Work required: Copy out the entries below in full and exactly.

Provided data:
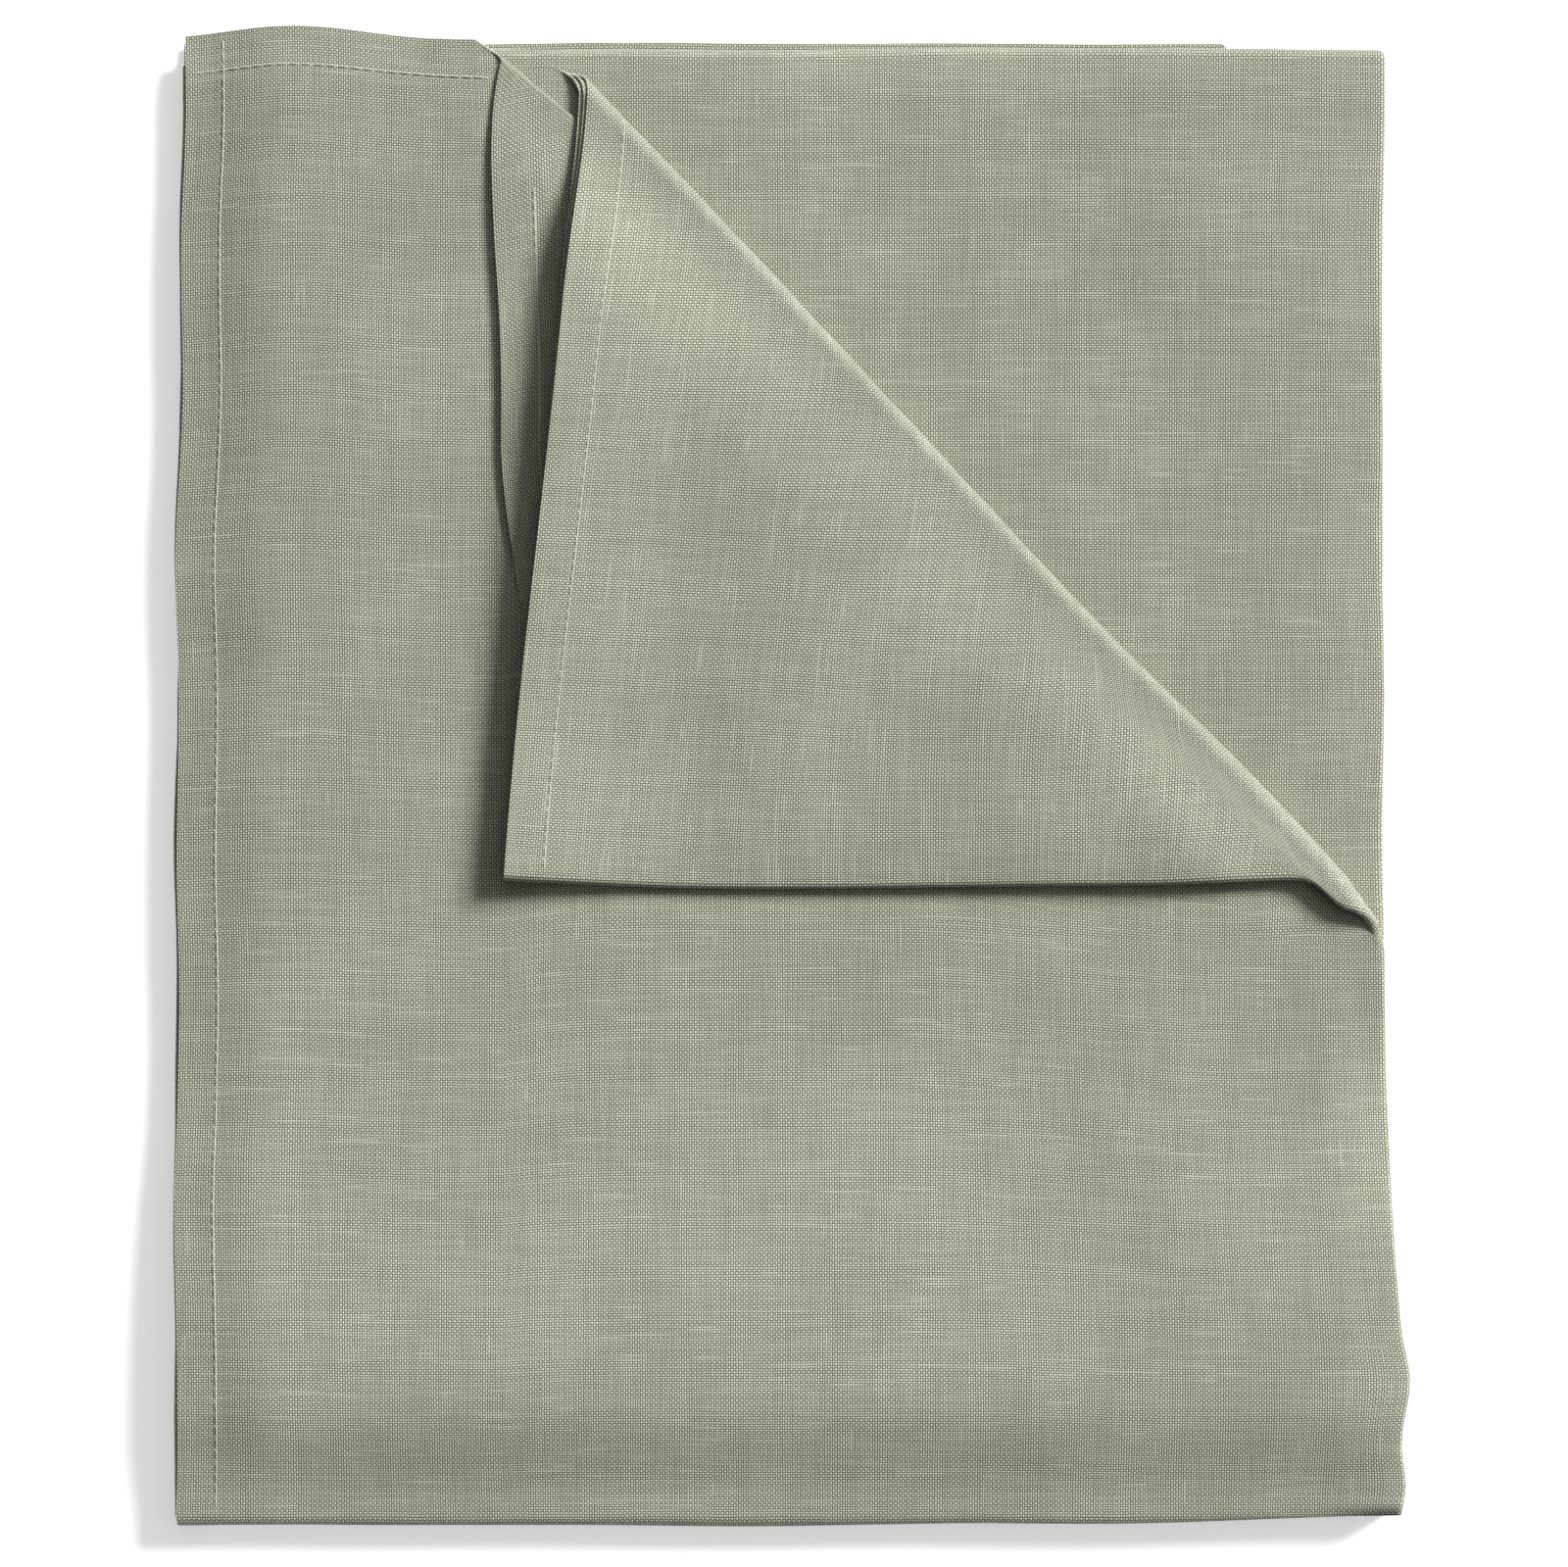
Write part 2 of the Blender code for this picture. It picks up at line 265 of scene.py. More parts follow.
def cross_section():
    """Lines across the cloth, from its left hem on, as (x, nest, distance on the cloth)."""
    lines = []
    right = RIGHT_X - OUTER_BULGE
    left = LEFT_X + INNER_BULGE
    spans = (
        (LEFT_X + COLUMN_1_IN, right, 0),
        (right, left, 3),
        (left, right, 2),
        (right, LEFT_X + COLUMN_4_IN, 1),
    )
    folds = ((0, 3, OUTER_BULGE, 1), (3, 2, INNER_BULGE, -1), (2, 1, INNER_BULGE, 1), None)
    panel = PANEL - SIDE_FOLD_LENGTH
    for column, ((start, end, nest), fold) in enumerate(zip(spans, folds)):
        xs = steps(start, end, ACROSS_STEP)
        if column == 0:
            xs = with_hem(xs, start + HEM_WIDTH)
        if column == 3:
            xs = with_hem(xs, end + HEM_WIDTH)[::-1]
        at = column * PANEL
        lines += [(x, nest, at + (abs(x - start) / abs(end - start)) * panel) for x in xs]
        if fold:
            first, last, reach, side = fold
            for step in range(1, BEND_STEPS):
                turn = math.pi * step / BEND_STEPS
                depth = first + (last - first) * (1 - math.cos(turn)) / 2
                distance = at + PANEL - SIDE_FOLD_LENGTH + SIDE_FOLD_LENGTH * step / BEND_STEPS
                lines.append((end + side * reach * math.sin(turn), depth, distance))
    return np.array(lines)


CROSS = cross_section()

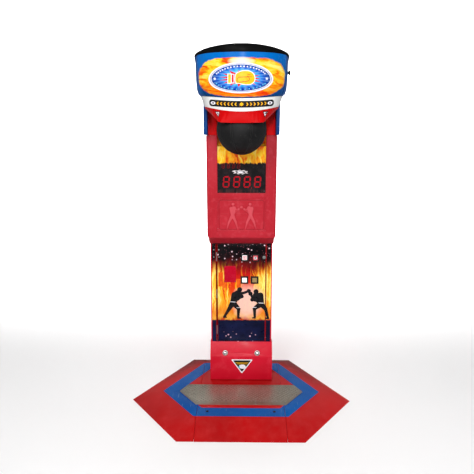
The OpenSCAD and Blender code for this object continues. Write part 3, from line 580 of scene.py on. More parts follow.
def on_marquee(x, z, d):
    """Point on the marquee's curved face at front-view position x, z (mm), d mm out from the shell."""
    lo = lv[0]
    for a, b in zip(lv, lv[1:]):
        za = a[2] + (a[3] - a[2]) * (x / a[0]) ** 2; zb = b[2] + (b[3] - b[2]) * (x / b[0]) ** 2
        if za <= z <= zb or b is lv[-1]:
            k = max(0.0, min(1.0, (z - za) / (zb - za))); m = lerp(a, b, k); break
        if z < za: m = a; break
    w, yf = m[0], m[1]; bb = -100 - yf; R = (w * w + bb * bb) / (2 * bb); yc = yf + R
    xx = min(abs(x), R + d - 1) 
    y = yc - math.sqrt(max(1, (R + d) ** 2 - xx * xx))
    return Vector((x, y, z)) * 0.001

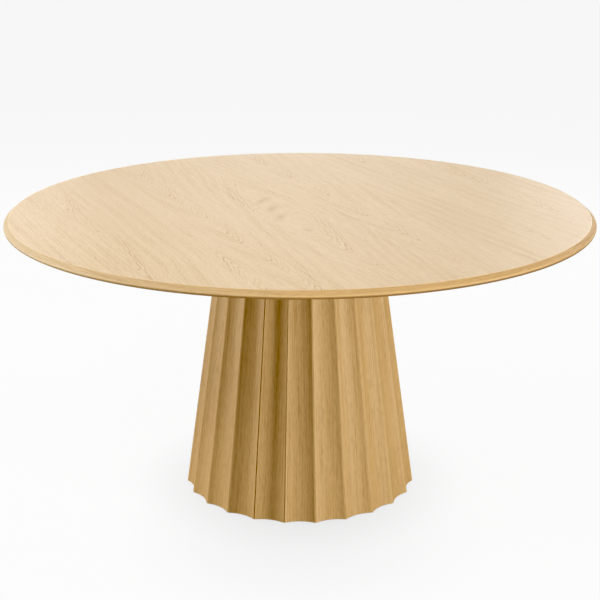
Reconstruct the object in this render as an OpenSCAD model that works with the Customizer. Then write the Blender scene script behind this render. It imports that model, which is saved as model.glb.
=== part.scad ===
// Round pedestal dining table. A thin veneered disc top with a chamfered solid-wood edge stands
// on a tapered pedestal that is coopered from fluted staves round plywood formers and ribs.
// Millimetres, +Z up, origin on the floor under the middle of the table. The flute of the first
// stave faces -Y, and the staves are numbered anticlockwise seen from above.

/* [Table top] */
// Diameter of the top
top_d = 1500; // [1200:10:1600]
// Height of the top surface above the floor
table_h = 743; // [720:1:770]
// Thickness of the whole top
top_t = 18; // [18:1:28]
// Horizontal width of the chamfer round the upper edge
chamfer_w = 12.5; // [6:0.5:16]
// Height of that chamfer
chamfer_h = 10.5; // [4:0.5:11]
// Radius of the round under the edge
under_round = 5; // [1:0.5:6]
// Thickness of each face veneer
veneer_t = 0.6; // [0.5:0.1:1]
// Radial width of the solid edge lipping
lipping_w = 20; // [18:1:30]

/* [Pedestal] */
// Radius over the ridges between the flutes, measured at the floor
ridge_r = 305.5; // [290:0.5:330]
// Lean of the pedestal's side from the vertical, in degrees
side_lean = 8.13; // [6:0.01:9]
// Number of staves, each with one flute
stave_count = 24; // [20:4:28]
// Depth of a flute at the floor
flute_depth = 8.5; // [6:0.5:11]
// Width of the flat ridge between two flutes at the floor
ridge_w = 5; // [3:0.5:8]
// Thickness of a stave through its ridges
stave_t = 22; // [20:0.5:26]
// Clear gap between the staves and the floor
floor_gap = 1; // [0.5:0.5:4]
// Thickness of the plywood formers and ribs
ply_t = 18; // [15:1:21]

/* [Steelwork] */
// Diameter of the plate that spreads the pedestal's load under the top
spreader_d = 700; // [680:10:800]
// Thickness of the spreader plate
spreader_t = 5; // [5:0.5:8]
// Diameter of the weighted plate in the foot
base_plate_d = 532; // [526:2:540]
// Thickness of the weighted plate
base_plate_t = 15; // [12:1:16]
// Distance of each levelling glide from the pedestal's middle
glide_place_r = 235; // [225:1:238]

/* [Hidden] */
glide_count = 4;

$fn = 180;
through = 1;              // how far a cutter runs past the face it opens
fit_gap = 0.1;            // clearance of a joint that is glued or screwed up
thread_gap = 0.05;        // radial clearance of a thread, drawn as a plain cylinder

// Levels, from the floor up
top_under_z = table_h - top_t;
spreader_z = top_under_z - spreader_t;
base_plate_z = 16;
foot_former_z = base_plate_z + base_plate_t;
rib_lower_z = foot_former_z + ply_t;
mid_former_z = 360;
rib_upper_z = mid_former_z + ply_t;
head_former_t = 24;
head_former_z = spreader_z - head_former_t;

// Table top
top_r = top_d / 2;
core_r = top_r - lipping_w;
core_z0 = top_under_z + veneer_t;
core_z1 = table_h - veneer_t;
face_r = top_r - chamfer_w;
back_veneer_r = top_r - under_round - 3;
tongue_w = 8;
tongue_t = 6;

// Pedestal. All its sloping lines meet at one point above the table.
stave_pitch = 360 / stave_count;
half_pitch = stave_pitch / 2;
meet_z = ridge_r / tan(side_lean);
glue_gap = 0.06;
flute_half_w = ridge_r * sin(half_pitch) - ridge_w / 2;
flute_r = (pow(flute_half_w, 2) + pow(flute_depth, 2)) / (2 * flute_depth);
flute_floor_x = ridge_r * cos(half_pitch) - flute_depth;
flute_lean = atan((flute_floor_x + flute_r) / meet_z);
flute_spread = flute_lean - atan(flute_floor_x / meet_z);
mid_hole_r = 60;
rib_gap = 1;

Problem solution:
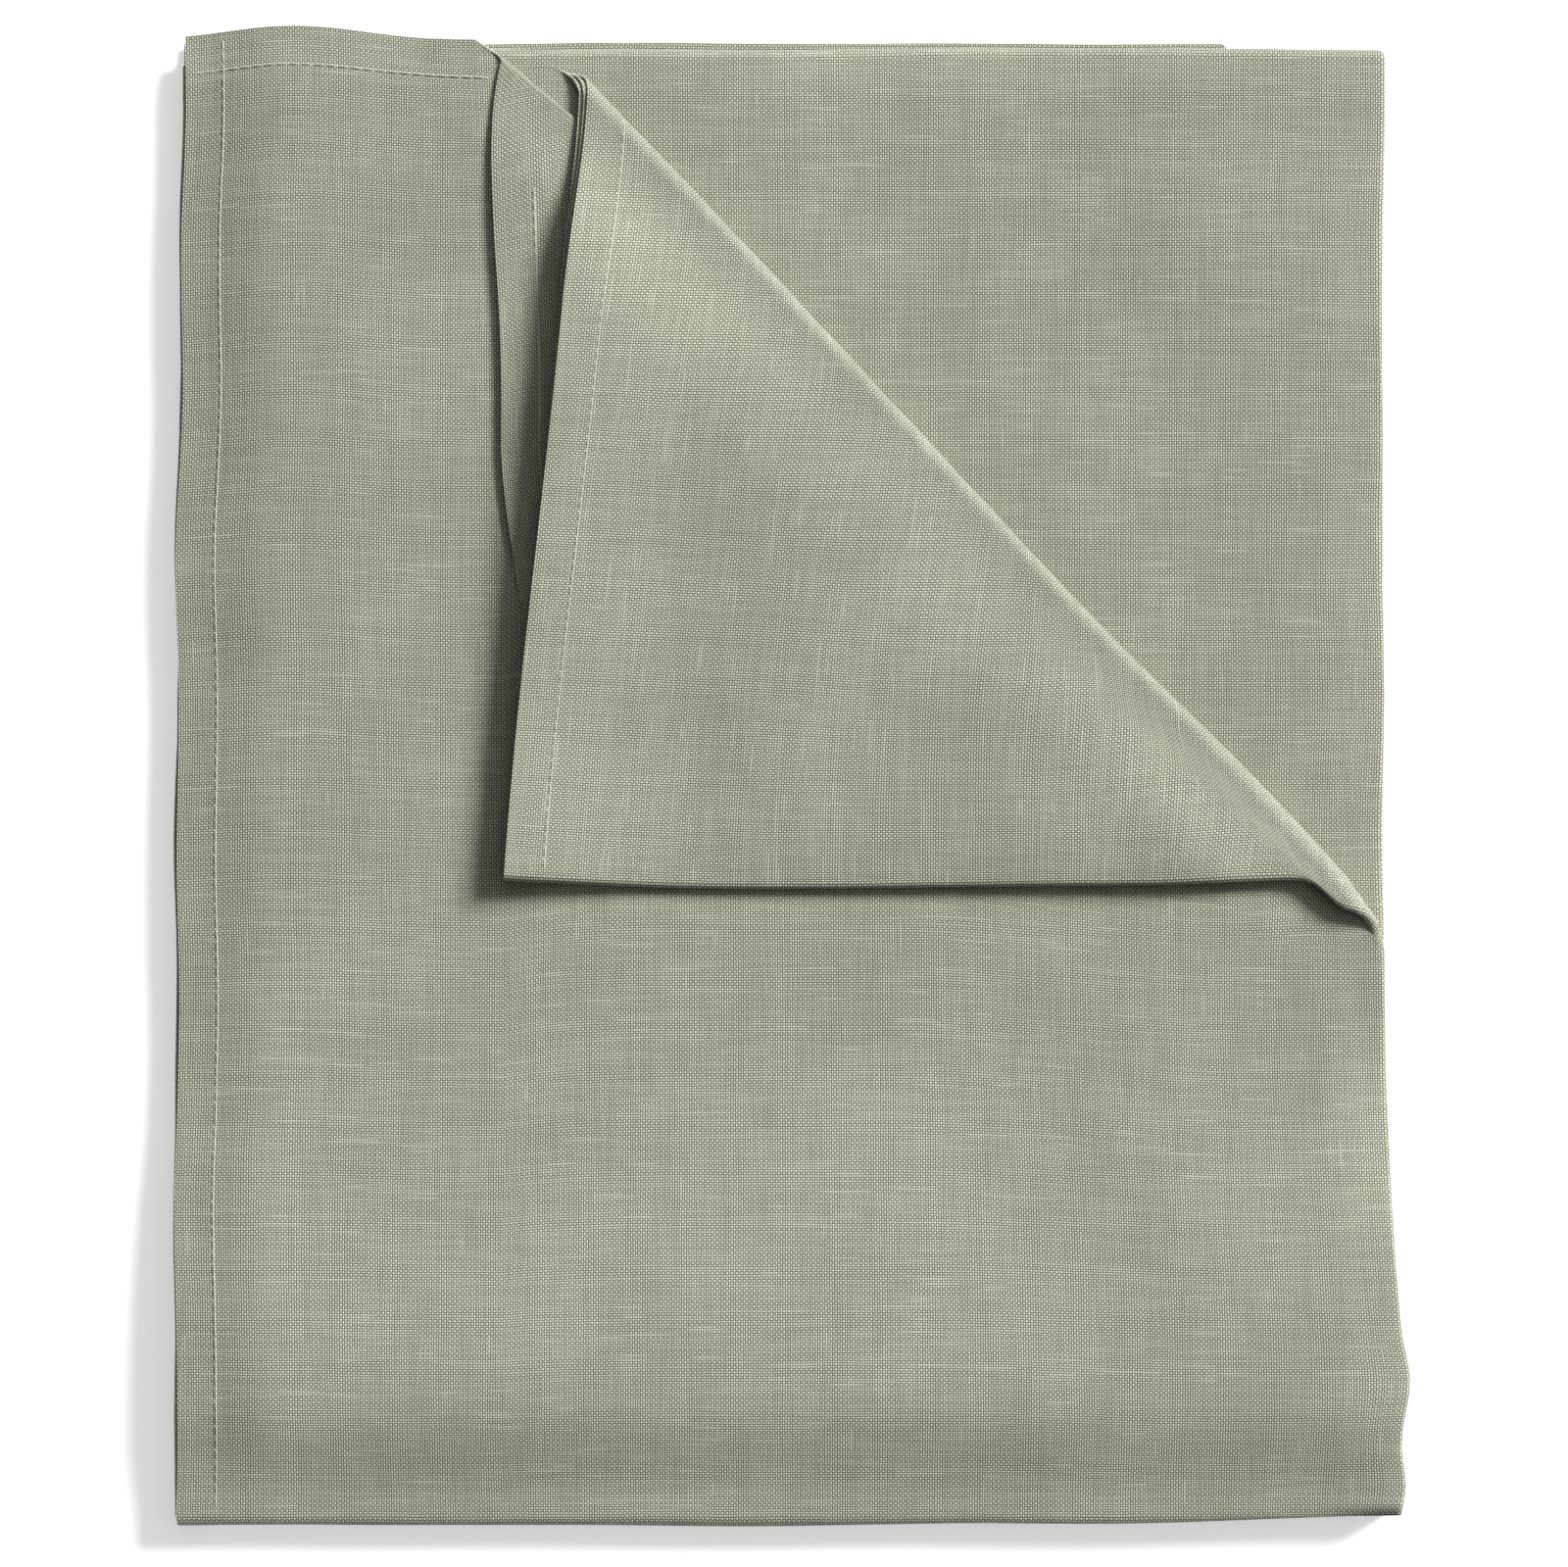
Write part 2 of the Blender code for this picture. It picks up at line 265 of scene.py. More parts follow.
def cross_section():
    """Lines across the cloth, from its left hem on, as (x, nest, distance on the cloth)."""
    lines = []
    right = RIGHT_X - OUTER_BULGE
    left = LEFT_X + INNER_BULGE
    spans = (
        (LEFT_X + COLUMN_1_IN, right, 0),
        (right, left, 3),
        (left, right, 2),
        (right, LEFT_X + COLUMN_4_IN, 1),
    )
    folds = ((0, 3, OUTER_BULGE, 1), (3, 2, INNER_BULGE, -1), (2, 1, INNER_BULGE, 1), None)
    panel = PANEL - SIDE_FOLD_LENGTH
    for column, ((start, end, nest), fold) in enumerate(zip(spans, folds)):
        xs = steps(start, end, ACROSS_STEP)
        if column == 0:
            xs = with_hem(xs, start + HEM_WIDTH)
        if column == 3:
            xs = with_hem(xs, end + HEM_WIDTH)[::-1]
        at = column * PANEL
        lines += [(x, nest, at + (abs(x - start) / abs(end - start)) * panel) for x in xs]
        if fold:
            first, last, reach, side = fold
            for step in range(1, BEND_STEPS):
                turn = math.pi * step / BEND_STEPS
                depth = first + (last - first) * (1 - math.cos(turn)) / 2
                distance = at + PANEL - SIDE_FOLD_LENGTH + SIDE_FOLD_LENGTH * step / BEND_STEPS
                lines.append((end + side * reach * math.sin(turn), depth, distance))
    return np.array(lines)


CROSS = cross_section()

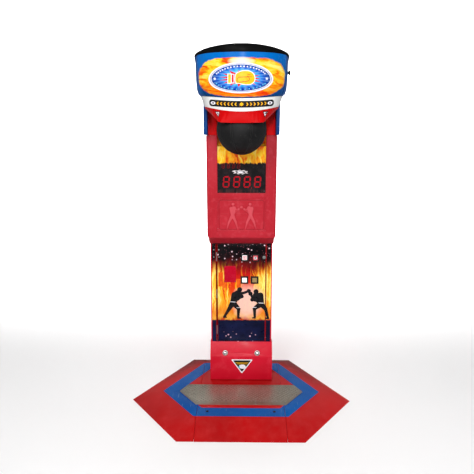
The OpenSCAD and Blender code for this object continues. Write part 3, from line 580 of scene.py on. More parts follow.
def on_marquee(x, z, d):
    """Point on the marquee's curved face at front-view position x, z (mm), d mm out from the shell."""
    lo = lv[0]
    for a, b in zip(lv, lv[1:]):
        za = a[2] + (a[3] - a[2]) * (x / a[0]) ** 2; zb = b[2] + (b[3] - b[2]) * (x / b[0]) ** 2
        if za <= z <= zb or b is lv[-1]:
            k = max(0.0, min(1.0, (z - za) / (zb - za))); m = lerp(a, b, k); break
        if z < za: m = a; break
    w, yf = m[0], m[1]; bb = -100 - yf; R = (w * w + bb * bb) / (2 * bb); yc = yf + R
    xx = min(abs(x), R + d - 1) 
    y = yc - math.sqrt(max(1, (R + d) ** 2 - xx * xx))
    return Vector((x, y, z)) * 0.001

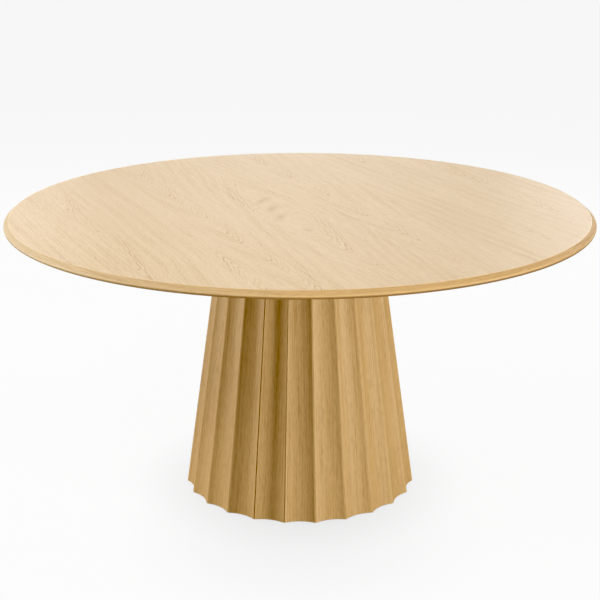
Reconstruct the object in this render as an OpenSCAD model that works with the Customizer. Then write the Blender scene script behind this render. It imports that model, which is saved as model.glb.
=== part.scad ===
// Round pedestal dining table. A thin veneered disc top with a chamfered solid-wood edge stands
// on a tapered pedestal that is coopered from fluted staves round plywood formers and ribs.
// Millimetres, +Z up, origin on the floor under the middle of the table. The flute of the first
// stave faces -Y, and the staves are numbered anticlockwise seen from above.

/* [Table top] */
// Diameter of the top
top_d = 1500; // [1200:10:1600]
// Height of the top surface above the floor
table_h = 743; // [720:1:770]
// Thickness of the whole top
top_t = 18; // [18:1:28]
// Horizontal width of the chamfer round the upper edge
chamfer_w = 12.5; // [6:0.5:16]
// Height of that chamfer
chamfer_h = 10.5; // [4:0.5:11]
// Radius of the round under the edge
under_round = 5; // [1:0.5:6]
// Thickness of each face veneer
veneer_t = 0.6; // [0.5:0.1:1]
// Radial width of the solid edge lipping
lipping_w = 20; // [18:1:30]

/* [Pedestal] */
// Radius over the ridges between the flutes, measured at the floor
ridge_r = 305.5; // [290:0.5:330]
// Lean of the pedestal's side from the vertical, in degrees
side_lean = 8.13; // [6:0.01:9]
// Number of staves, each with one flute
stave_count = 24; // [20:4:28]
// Depth of a flute at the floor
flute_depth = 8.5; // [6:0.5:11]
// Width of the flat ridge between two flutes at the floor
ridge_w = 5; // [3:0.5:8]
// Thickness of a stave through its ridges
stave_t = 22; // [20:0.5:26]
// Clear gap between the staves and the floor
floor_gap = 1; // [0.5:0.5:4]
// Thickness of the plywood formers and ribs
ply_t = 18; // [15:1:21]

/* [Steelwork] */
// Diameter of the plate that spreads the pedestal's load under the top
spreader_d = 700; // [680:10:800]
// Thickness of the spreader plate
spreader_t = 5; // [5:0.5:8]
// Diameter of the weighted plate in the foot
base_plate_d = 532; // [526:2:540]
// Thickness of the weighted plate
base_plate_t = 15; // [12:1:16]
// Distance of each levelling glide from the pedestal's middle
glide_place_r = 235; // [225:1:238]

/* [Hidden] */
glide_count = 4;

$fn = 180;
through = 1;              // how far a cutter runs past the face it opens
fit_gap = 0.1;            // clearance of a joint that is glued or screwed up
thread_gap = 0.05;        // radial clearance of a thread, drawn as a plain cylinder

// Levels, from the floor up
top_under_z = table_h - top_t;
spreader_z = top_under_z - spreader_t;
base_plate_z = 16;
foot_former_z = base_plate_z + base_plate_t;
rib_lower_z = foot_former_z + ply_t;
mid_former_z = 360;
rib_upper_z = mid_former_z + ply_t;
head_former_t = 24;
head_former_z = spreader_z - head_former_t;

// Table top
top_r = top_d / 2;
core_r = top_r - lipping_w;
core_z0 = top_under_z + veneer_t;
core_z1 = table_h - veneer_t;
face_r = top_r - chamfer_w;
back_veneer_r = top_r - under_round - 3;
tongue_w = 8;
tongue_t = 6;

// Pedestal. All its sloping lines meet at one point above the table.
stave_pitch = 360 / stave_count;
half_pitch = stave_pitch / 2;
meet_z = ridge_r / tan(side_lean);
glue_gap = 0.06;
flute_half_w = ridge_r * sin(half_pitch) - ridge_w / 2;
flute_r = (pow(flute_half_w, 2) + pow(flute_depth, 2)) / (2 * flute_depth);
flute_floor_x = ridge_r * cos(half_pitch) - flute_depth;
flute_lean = atan((flute_floor_x + flute_r) / meet_z);
flute_spread = flute_lean - atan(flute_floor_x / meet_z);
mid_hole_r = 60;
rib_gap = 1;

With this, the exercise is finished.